The recovery in sterling and the improved inflation numbers rather go together. Any commodity priced in dollars, notably oil, immediately becomes cheaper at a wholesale level and that eventually feeds through to consumers. As I’ve noted here before, money not spent on petrol is money available to be spent on something else, and the fall in inflation may mean, at last, that real wages start to rise again this year. The climb of sterling is part of the ending of the long squeeze on living standards.

Yet there is a negative aspect to the rise of the pound, just as there is a negative aspect to the recovery in house prices. In the short run, both a stronger pound and higher house prices boost domestic demand. On a longer view, the former makes it tougher to export and the latter tougher to buy a home. This tension between what is helpful right now and what is desirable on a long view is common in economics. It is one of the three reasons why commentaries on economic data have become so muddled – the other two being the political spin that people will put on the statistics, and the fact that the numbers frequently turn out to be wrong.

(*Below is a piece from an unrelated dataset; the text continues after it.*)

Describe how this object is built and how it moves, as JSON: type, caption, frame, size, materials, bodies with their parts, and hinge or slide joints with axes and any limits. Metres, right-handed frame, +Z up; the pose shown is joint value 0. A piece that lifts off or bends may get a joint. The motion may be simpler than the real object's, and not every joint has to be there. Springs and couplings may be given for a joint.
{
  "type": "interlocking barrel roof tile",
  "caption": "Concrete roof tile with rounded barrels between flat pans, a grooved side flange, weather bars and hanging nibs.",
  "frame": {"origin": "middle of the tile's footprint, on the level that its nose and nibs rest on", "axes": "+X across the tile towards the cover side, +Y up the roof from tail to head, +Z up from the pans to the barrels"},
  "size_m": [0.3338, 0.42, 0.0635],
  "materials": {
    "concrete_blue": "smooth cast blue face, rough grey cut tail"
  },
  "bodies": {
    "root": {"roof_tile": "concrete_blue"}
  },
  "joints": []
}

At the moment the economy is in a sweet spot. Growth is supporting sterling, which is helping to cut inflation, which in turn increases real growth. It is plausible that the UK may be the fastest-growing large economy in the developed world – though do beware such assertions, the figures are uncertain. We are setting up trouble, though, as you can see most obviously in the property market.

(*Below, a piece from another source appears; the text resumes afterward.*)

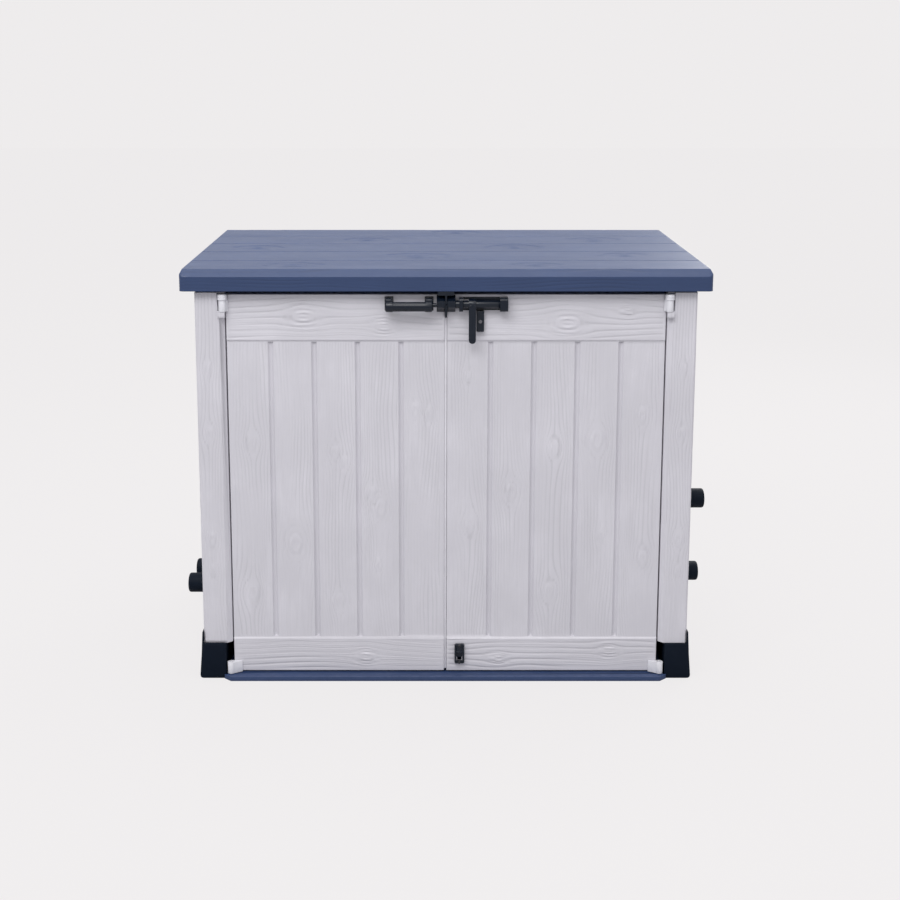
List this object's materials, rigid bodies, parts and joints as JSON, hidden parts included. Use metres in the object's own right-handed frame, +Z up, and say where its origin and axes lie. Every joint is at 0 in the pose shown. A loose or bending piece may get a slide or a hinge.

Average house prices are up 3.6 per cent over the past year, which sounds all right, particularly when set against the average annual rise of 6 per cent over the past 20 years. But there is a real possibility of a return to that sort of long-term canter. Analysts at PwC predicted yesterday that prices could go up 5.5 per cent a year through to 2020, bringing the average to £335,000. In London, it will be nearly double that. This may give a warm glow to homeowners but it is a disaster, socially, because it inevitably increases the divisions – between old and young, homeowners and renters, the established middle-classes and those aspiring to join them. Although helpful to the economy in the short-term, this recovery in house prices is troubling in the long.

This is the key issue for monetary policy. Should the BofE focus on current inflation, as it is required to do under statute, or should it interpret its mandate more widely and look at asset prices, too? If it focuses on current inflation, there is no case for increasing interest rates. If, on the other hand, it feels that it should lean against the inflation of asset prices, particularly in housing, then it ought to start thinking about increasing rates pretty soon. There are other ways of dissuading lenders from puffing up a housing bubble and they can be tried. But they are not really credible if you keep saying that credit will stay very cheap.

The main reason for the strength of the pound has been that the markets think that we will lead the coming interest-rate cycle, with sterling rates going up ahead of the dollar and far ahead of the euro. Everyone knows that tighter money is on the way, worldwide. No one knows the shape and timing of this process. On the plus side, the recovery broadens and deepens with every week that passes. On the minus, it is a recovery that benefits those who are doing all right already, rather than those whom we will need to pull the economy along in the future.